Democrat Josh Weil, a middle-school math teacher who has outraised Fine by almost 10 to one, is polling within the margin of error for a victory in a contest where even a 10- to 15-point loss would show a dramatic collapse in Republican support. Weil has tied Fine to Musk’s unpopular DOGE and to the president, as well as to cuts to Social Security and Medicaid.

Trump is now personally campaigning for Fine and for the Republican candidate to fill the seat vacated by former representative Matt Gaetz in Florida District 1. There, Democratic candidate Gay Valimont is running against Republican Jimmy Patronis in a district that elected Trump with about 68% of the vote. Like Fine, Patronis is strongly backed by Trump and wants more cuts to the federal government; Gay is a former state leader for Moms Demand Action and focuses on healthcare and veterans’ services. She has criticized DOGE’s cuts to VA hospitals. Like Weil, she has significantly outraised her opponent.
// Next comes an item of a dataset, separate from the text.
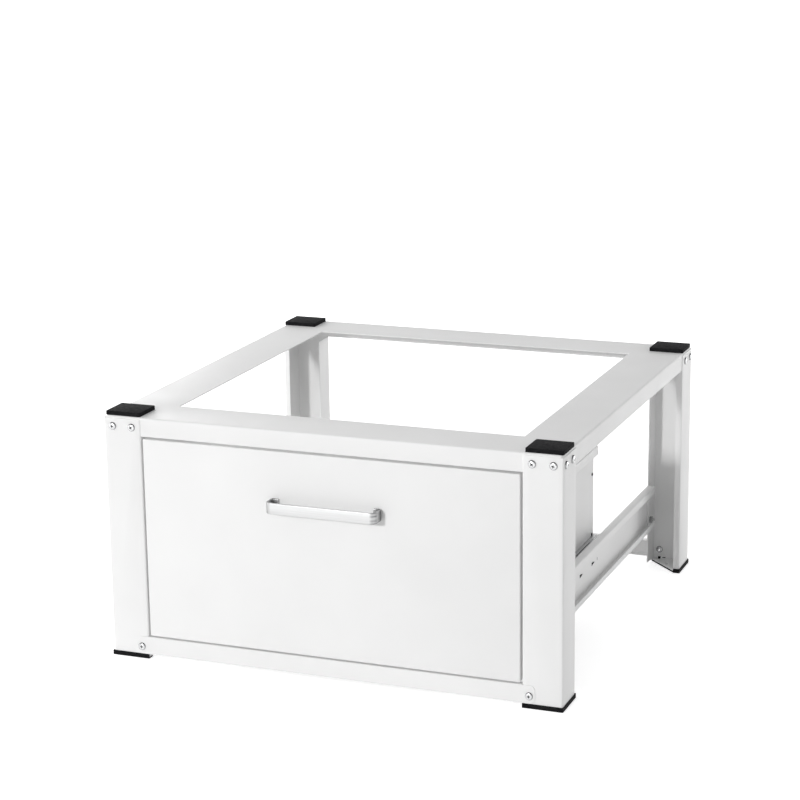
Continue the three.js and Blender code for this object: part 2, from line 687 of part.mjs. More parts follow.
add(drawer, 'drawer_front', drawerFront(), whitePaint);
const sideGeometry = geometryOf(drawerSide());
for (const [sideName, signX] of sides) {
  add(drawer, `drawer_side_${sideName}`, inQuarter(sideGeometry, signX, 1), whitePaint);
}
add(drawer, 'drawer_floor', drawerFloor(), whitePaint);
add(drawer, 'drawer_inner_front', drawerWall(panBack, 1), whitePaint);
add(drawer, 'drawer_rear_wall', drawerWall(boxBack, -1), whitePaint);
add(drawer, 'handle', handle(), brushed);
const handleGrip = DRAWER_SHEET + HANDLE_STRIP - SCREW_SHORT;
const handleScrew = geometryOf(screw(HANDLE_SCREW_R, HANDLE_SCREW_HEAD_R, HANDLE_SCREW_HEAD, handleGrip));
for (const [sideName, signX] of sides) {
  placeScrew(drawer, `handle_screw_${sideName}`, handleScrew, 'rear',
    [signX * HANDLE_CENTRES / 2, panFront + DRAWER_SHEET, handleZ]);
}

// ---------------------------------------------------------------------------------------------------------
// The whole, standing on the middle of its own outline
// ---------------------------------------------------------------------------------------------------------

const frontmost = panFront - HANDLE_REACH;
const rearmost = halfD + SHEET + SCREW_HEAD;
const part = new THREE.Group();
part.add(stand, drawer);
part.position.y = -(frontmost + rearmost) / 2;
export default part;
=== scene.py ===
# %% [markdown]
# # A washer pedestal with a drawer
#
# The object is a low stand of powder-coated sheet steel that lifts a washing machine to a handier height. A welded
# top frame is screwed to four folded legs, and a drawer with a bow handle rolls out between them on ball slides.
# Its solids come measured and in place. This lesson dresses them: soft edges on the cut sheet, real screw heads,
# moulded rubber, brushed metal, and a coat of paint that looks sprayed and baked.

# %% Load the measured solids
import json
import math

import bmesh
import bpy
from mathutils import Matrix, Quaternion, Vector

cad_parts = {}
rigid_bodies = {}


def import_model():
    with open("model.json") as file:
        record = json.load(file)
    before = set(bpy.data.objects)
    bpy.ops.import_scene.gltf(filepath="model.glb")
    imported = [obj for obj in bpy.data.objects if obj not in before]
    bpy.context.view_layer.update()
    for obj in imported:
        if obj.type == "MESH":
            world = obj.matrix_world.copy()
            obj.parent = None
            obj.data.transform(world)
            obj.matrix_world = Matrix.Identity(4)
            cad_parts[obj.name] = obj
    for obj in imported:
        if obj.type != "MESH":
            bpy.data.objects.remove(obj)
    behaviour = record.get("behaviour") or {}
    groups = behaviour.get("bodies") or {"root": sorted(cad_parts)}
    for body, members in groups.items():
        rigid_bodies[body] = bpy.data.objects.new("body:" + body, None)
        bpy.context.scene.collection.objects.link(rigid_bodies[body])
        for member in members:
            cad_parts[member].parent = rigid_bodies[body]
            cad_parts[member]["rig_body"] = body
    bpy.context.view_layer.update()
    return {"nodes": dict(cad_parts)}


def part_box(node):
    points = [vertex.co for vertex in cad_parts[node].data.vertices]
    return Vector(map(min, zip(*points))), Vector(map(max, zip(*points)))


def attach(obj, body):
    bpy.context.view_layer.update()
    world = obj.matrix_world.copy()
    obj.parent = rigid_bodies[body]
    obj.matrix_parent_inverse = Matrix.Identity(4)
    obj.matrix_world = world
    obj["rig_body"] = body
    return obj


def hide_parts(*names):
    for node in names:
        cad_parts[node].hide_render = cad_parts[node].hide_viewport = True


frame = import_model()
solids = frame["nodes"]
MM = 0.001

# %% [markdown]
# ## The camera
#
# The stand is looked down on from a little to its right, through a long lens. The eye and the point that it looks
# at were found by matching the corners of the pads, the legs and the opening. The lens isn't shifted, so the
# uprights come together very slightly towards the floor.

# %% Place the camera
LENS = 102.5
SENSOR = 36.0
EYE = Vector((1.2443, -3.2213, 1.2180))
AIM = Vector((-0.0194, 0.0, 0.3418))
ROLL = math.radians(-0.76)

camera_data = bpy.data.cameras.new("camera")
camera_data.lens = LENS
camera_data.sensor_width = SENSOR
camera = bpy.data.objects.new("camera", camera_data)
camera.location = EYE
camera.rotation_mode = "QUATERNION"
camera.rotation_quaternion = (AIM - EYE).to_track_quat("-Z", "Y") @ Quaternion((0, 0, 1), ROLL)
bpy.context.scene.collection.objects.link(camera)
bpy.context.scene.camera = camera
print("camera", round((AIM - EYE).length, 2), "m away")

# %% [markdown]
# ## Small helpers for node materials
#
# A material is a tree of nodes. Two short helpers keep the trees readable: one adds a node and sets its sockets
# by name, and the other joins two sockets.

# %% Helpers for node trees
def add_node(tree, kind, settings=None, **inputs):
    """A node of a kind, with its own settings and the plain values of its inputs."""
    node = tree.nodes.new(kind)
    for key, value in (settings or {}).items():
        setattr(node, key, value)
    for key, value in inputs.items():
        node.inputs[key.replace("_", " ")].default_value = value
    return node


def new_material(name, **constants):
    """A material with a Principled BSDF, whose constant values are set on its own sockets."""
    material = bpy.data.materials.new(name)
    material.use_nodes = True
    shader = material.node_tree.nodes["Principled BSDF"]
    for key, value in constants.items():
        shader.inputs[key.replace("_", " ")].default_value = value
    return material, material.node_tree, shader


# %% [markdown]
# ## Shared surface effects
#
# Every finish here varies a little over the surface, and two effects come back in several of them. Both are node
# groups, so that each material places them with its own values. The first is a speckle: noise at one size, brought
# to a range. The second is a brushing: noise stretched into hairlines along one direction.

# %% Node group: speckle
def group_tree(name, inputs, outputs):
    """An empty node group with float or vector inputs and float outputs."""
    tree = bpy.data.node_groups.new(name, "ShaderNodeTree")
    for label, kind in inputs:
        tree.interface.new_socket(label, in_out="INPUT", socket_type=kind)
    for label in outputs:
        tree.interface.new_socket(label, in_out="OUTPUT", socket_type="NodeSocketFloat")
    return tree, tree.nodes.new("NodeGroupInput"), tree.nodes.new("NodeGroupOutput")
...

Republicans are concerned enough about holding the seats that billionaire Elon Musk, who poured more than $291 million into the 2024 election to help Republicans, has begun to contribute to Republicans in Florida. On Tuesday he spent more than $10,000 apiece for texting services for the Florida candidates.

Musk has contributed far more than that—more than $20 million—to the April 1 election for a ten-year seat on the Wisconsin Supreme Court. Trump loyalist Brad Schimel is running against circuit court judge Susan Crawford in a contest that has national significance. Wisconsin is evenly split between the parties, but when Republicans control the legislature and the supreme court, they suppress voting and heavily gerrymander the state in their favor. When liberals hold the majority on the court, they ease election rules and uphold fair maps. Currently, the state gerrymander gives Republicans 75% of the state’s seats in the U.S. House of Representatives although voting in 2024 was virtually dead even. The makeup of the court could well determine the congressional districts of Wisconsin through 2041, through the redistricting that will take place after the 2030 census.

Musk has told voters that if Crawford wins, “then the Democrats will attempt to redraw the districts and cause Wisconsin to lose two Republican seats.” Not only has Musk said he is going to Wisconsin to speak before the election, but also he is handing out checks to voters who sign a petition against “activist judges,” a suggestion that it would not be fair to unskew the Republican gerrymander. Last night, Musk advertised a contest that would award two voters a million dollars each, with the condition that the winners had to have already voted.

This morning, Wisconsin Democrats issued a press release noting that Musk had “committed a blatant felony,” directly violating the Wisconsin law that prohibits offering anyone anything worth more than $1 to get them to “vote or refrain from voting.” Wisconsin Democratic Party chair Ben Wikler said that if Schimel “does not immediately call on Musk to end this criminal activity, we can only assume he is complicit.”

Musk deleted the tweet and then, eliminating the language that said people had to have voted, posted that he would give the checks to spokespeople for his petition. Wisconsin Attorney General Josh Kaul sued to stop Musk “from any further promotion of the million-dollar gifts” and “from making any payments to Wisconsin electors to vote.” “The Wisconsin Department of Justice is committed to ensuring that elections in Wisconsin are safe, secure, free, and fair,” Kaul said in a statement. “We are aware of the offer recently posted by Elon Musk to award a million dollars to two people at an event in Wisconsin this weekend. Based on our understanding of applicable Wisconsin law, we intend to take legal action today to seek a court order to stop this from happening.”

MeidasTouch reposted Musk’s offer to “personally hand over two checks for a million dollars each in appreciation for you taking the time to vote” and noted: “No matter what side of the aisle you are on, you should be appalled that a billionaire thinks he has the right to buy elections like this.” Former chair of the Ohio Democratic Party David Pepper posted: “Have some pride, America. We are so much better than this guy thinks we are.”